= EXERCISE BRIEF =
Restate word for word the lines beginning at the one that contains "bottom, grid_faces(rows, columns), finish)" and ending at the one that contains "obj.matrix_parent_inverse = Matrix.Identity(4)"; include both and nothing else.

= DATA LINES =
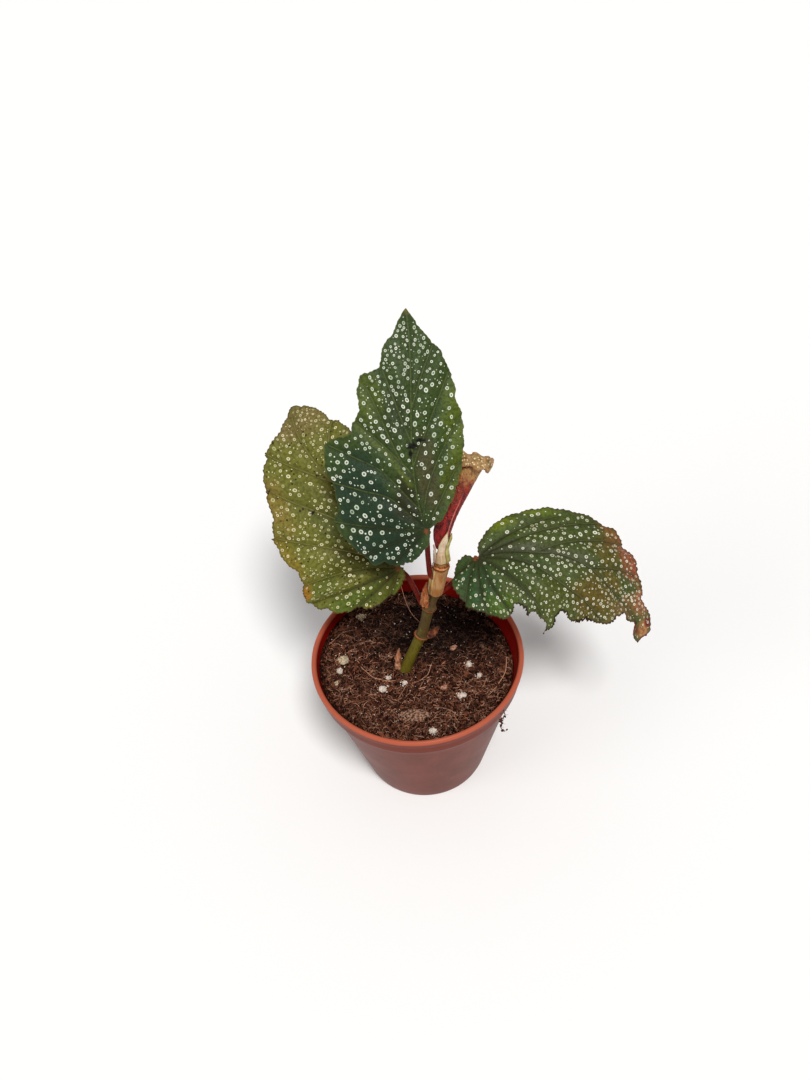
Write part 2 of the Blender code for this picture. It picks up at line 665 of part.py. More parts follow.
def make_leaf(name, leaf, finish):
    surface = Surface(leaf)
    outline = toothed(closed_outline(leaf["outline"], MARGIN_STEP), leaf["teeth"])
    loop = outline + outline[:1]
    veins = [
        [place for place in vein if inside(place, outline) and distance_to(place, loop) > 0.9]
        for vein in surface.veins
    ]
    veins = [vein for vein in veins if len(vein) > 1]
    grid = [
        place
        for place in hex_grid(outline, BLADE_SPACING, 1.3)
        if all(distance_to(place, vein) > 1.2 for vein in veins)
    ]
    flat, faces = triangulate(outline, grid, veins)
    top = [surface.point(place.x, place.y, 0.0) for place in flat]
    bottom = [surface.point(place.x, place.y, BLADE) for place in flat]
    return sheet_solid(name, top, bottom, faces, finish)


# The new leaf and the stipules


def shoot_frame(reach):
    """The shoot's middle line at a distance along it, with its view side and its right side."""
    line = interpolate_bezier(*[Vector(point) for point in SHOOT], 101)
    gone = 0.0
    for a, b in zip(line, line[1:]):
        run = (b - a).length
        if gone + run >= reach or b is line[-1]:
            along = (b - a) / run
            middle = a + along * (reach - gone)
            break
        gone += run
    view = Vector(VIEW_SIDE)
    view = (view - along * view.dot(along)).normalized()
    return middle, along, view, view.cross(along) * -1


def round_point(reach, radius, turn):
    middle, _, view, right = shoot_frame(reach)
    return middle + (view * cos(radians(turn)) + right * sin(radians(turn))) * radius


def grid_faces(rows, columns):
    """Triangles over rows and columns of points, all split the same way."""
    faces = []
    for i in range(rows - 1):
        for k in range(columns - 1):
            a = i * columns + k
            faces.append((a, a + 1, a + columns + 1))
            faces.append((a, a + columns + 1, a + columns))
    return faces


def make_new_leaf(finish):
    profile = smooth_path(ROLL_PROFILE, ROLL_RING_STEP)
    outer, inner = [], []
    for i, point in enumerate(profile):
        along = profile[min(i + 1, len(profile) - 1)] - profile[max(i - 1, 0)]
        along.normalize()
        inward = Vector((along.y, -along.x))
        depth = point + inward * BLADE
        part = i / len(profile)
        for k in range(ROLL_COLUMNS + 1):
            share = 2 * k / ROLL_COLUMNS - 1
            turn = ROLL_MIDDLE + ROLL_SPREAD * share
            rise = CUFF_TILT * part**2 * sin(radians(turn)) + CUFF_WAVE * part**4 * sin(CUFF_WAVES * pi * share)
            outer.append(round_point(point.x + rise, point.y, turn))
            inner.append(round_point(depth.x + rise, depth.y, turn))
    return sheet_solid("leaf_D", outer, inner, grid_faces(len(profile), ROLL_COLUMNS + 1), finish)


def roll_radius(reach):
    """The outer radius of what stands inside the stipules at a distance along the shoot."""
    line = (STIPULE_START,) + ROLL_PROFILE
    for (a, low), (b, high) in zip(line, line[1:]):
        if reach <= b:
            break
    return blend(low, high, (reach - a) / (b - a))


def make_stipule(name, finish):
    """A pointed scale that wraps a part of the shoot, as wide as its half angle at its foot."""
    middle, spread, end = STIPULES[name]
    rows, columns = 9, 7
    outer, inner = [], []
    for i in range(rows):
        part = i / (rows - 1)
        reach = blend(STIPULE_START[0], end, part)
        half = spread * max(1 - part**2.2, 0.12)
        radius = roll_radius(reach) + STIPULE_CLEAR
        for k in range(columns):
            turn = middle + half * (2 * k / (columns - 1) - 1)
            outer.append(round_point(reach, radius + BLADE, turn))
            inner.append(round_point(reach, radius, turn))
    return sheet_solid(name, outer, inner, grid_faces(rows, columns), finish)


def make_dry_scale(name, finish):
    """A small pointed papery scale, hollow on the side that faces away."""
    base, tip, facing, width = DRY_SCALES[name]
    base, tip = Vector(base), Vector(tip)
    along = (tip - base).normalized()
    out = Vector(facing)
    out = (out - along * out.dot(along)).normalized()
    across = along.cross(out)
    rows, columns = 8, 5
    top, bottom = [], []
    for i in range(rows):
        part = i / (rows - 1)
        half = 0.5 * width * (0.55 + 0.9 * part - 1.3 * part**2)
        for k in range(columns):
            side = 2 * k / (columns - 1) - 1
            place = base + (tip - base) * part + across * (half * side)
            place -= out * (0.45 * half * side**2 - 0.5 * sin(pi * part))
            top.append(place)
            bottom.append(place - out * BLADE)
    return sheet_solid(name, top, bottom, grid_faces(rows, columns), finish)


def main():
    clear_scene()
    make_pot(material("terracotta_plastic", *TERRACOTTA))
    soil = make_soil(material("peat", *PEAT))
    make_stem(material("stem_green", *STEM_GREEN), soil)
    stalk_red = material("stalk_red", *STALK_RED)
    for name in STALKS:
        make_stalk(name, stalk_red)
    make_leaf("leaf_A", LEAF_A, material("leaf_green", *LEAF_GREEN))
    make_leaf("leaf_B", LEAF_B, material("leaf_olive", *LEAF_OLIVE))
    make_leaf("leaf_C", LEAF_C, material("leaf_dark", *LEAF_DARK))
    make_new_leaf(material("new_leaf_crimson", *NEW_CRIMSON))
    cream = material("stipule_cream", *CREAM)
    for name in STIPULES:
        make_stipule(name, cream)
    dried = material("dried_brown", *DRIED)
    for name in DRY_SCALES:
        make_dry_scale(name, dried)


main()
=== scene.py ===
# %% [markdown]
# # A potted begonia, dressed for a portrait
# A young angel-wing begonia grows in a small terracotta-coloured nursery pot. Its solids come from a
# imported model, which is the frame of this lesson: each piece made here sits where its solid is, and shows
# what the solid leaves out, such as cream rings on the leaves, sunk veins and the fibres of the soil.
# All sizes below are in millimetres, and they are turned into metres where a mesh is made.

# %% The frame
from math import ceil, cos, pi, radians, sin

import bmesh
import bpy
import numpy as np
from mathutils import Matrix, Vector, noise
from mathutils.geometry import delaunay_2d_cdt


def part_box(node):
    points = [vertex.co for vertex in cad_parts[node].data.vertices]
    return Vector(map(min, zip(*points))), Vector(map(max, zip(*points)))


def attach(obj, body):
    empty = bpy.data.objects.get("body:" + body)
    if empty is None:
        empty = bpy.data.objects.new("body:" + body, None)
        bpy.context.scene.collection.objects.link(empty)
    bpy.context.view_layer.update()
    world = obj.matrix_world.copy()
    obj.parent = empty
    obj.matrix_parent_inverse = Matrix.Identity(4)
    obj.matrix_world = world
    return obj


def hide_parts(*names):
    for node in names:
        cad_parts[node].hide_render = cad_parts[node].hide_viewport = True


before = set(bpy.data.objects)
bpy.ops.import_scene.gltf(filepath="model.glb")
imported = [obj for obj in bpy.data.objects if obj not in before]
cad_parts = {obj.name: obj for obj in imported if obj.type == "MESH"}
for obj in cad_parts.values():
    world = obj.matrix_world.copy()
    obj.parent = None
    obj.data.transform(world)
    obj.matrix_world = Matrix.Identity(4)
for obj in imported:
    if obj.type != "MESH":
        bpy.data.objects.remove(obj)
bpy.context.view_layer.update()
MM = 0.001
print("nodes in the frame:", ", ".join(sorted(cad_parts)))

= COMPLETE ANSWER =
    return sheet_solid(name, top, bottom, grid_faces(rows, columns), finish)


def main():
    clear_scene()
    make_pot(material("terracotta_plastic", *TERRACOTTA))
    soil = make_soil(material("peat", *PEAT))
    make_stem(material("stem_green", *STEM_GREEN), soil)
    stalk_red = material("stalk_red", *STALK_RED)
    for name in STALKS:
        make_stalk(name, stalk_red)
    make_leaf("leaf_A", LEAF_A, material("leaf_green", *LEAF_GREEN))
    make_leaf("leaf_B", LEAF_B, material("leaf_olive", *LEAF_OLIVE))
    make_leaf("leaf_C", LEAF_C, material("leaf_dark", *LEAF_DARK))
    make_new_leaf(material("new_leaf_crimson", *NEW_CRIMSON))
    cream = material("stipule_cream", *CREAM)
    for name in STIPULES:
        make_stipule(name, cream)
    dried = material("dried_brown", *DRIED)
    for name in DRY_SCALES:
        make_dry_scale(name, dried)


main()
=== scene.py ===
# %% [markdown]
# # A potted begonia, dressed for a portrait
# A young angel-wing begonia grows in a small terracotta-coloured nursery pot. Its solids come from a
# imported model, which is the frame of this lesson: each piece made here sits where its solid is, and shows
# what the solid leaves out, such as cream rings on the leaves, sunk veins and the fibres of the soil.
# All sizes below are in millimetres, and they are turned into metres where a mesh is made.

# %% The frame
from math import ceil, cos, pi, radians, sin

import bmesh
import bpy
import numpy as np
from mathutils import Matrix, Vector, noise
from mathutils.geometry import delaunay_2d_cdt


def part_box(node):
    points = [vertex.co for vertex in cad_parts[node].data.vertices]
    return Vector(map(min, zip(*points))), Vector(map(max, zip(*points)))


def attach(obj, body):
    empty = bpy.data.objects.get("body:" + body)
    if empty is None:
        empty = bpy.data.objects.new("body:" + body, None)
        bpy.context.scene.collection.objects.link(empty)
    bpy.context.view_layer.update()
    world = obj.matrix_world.copy()
    obj.parent = empty
    obj.matrix_parent_inverse = Matrix.Identity(4)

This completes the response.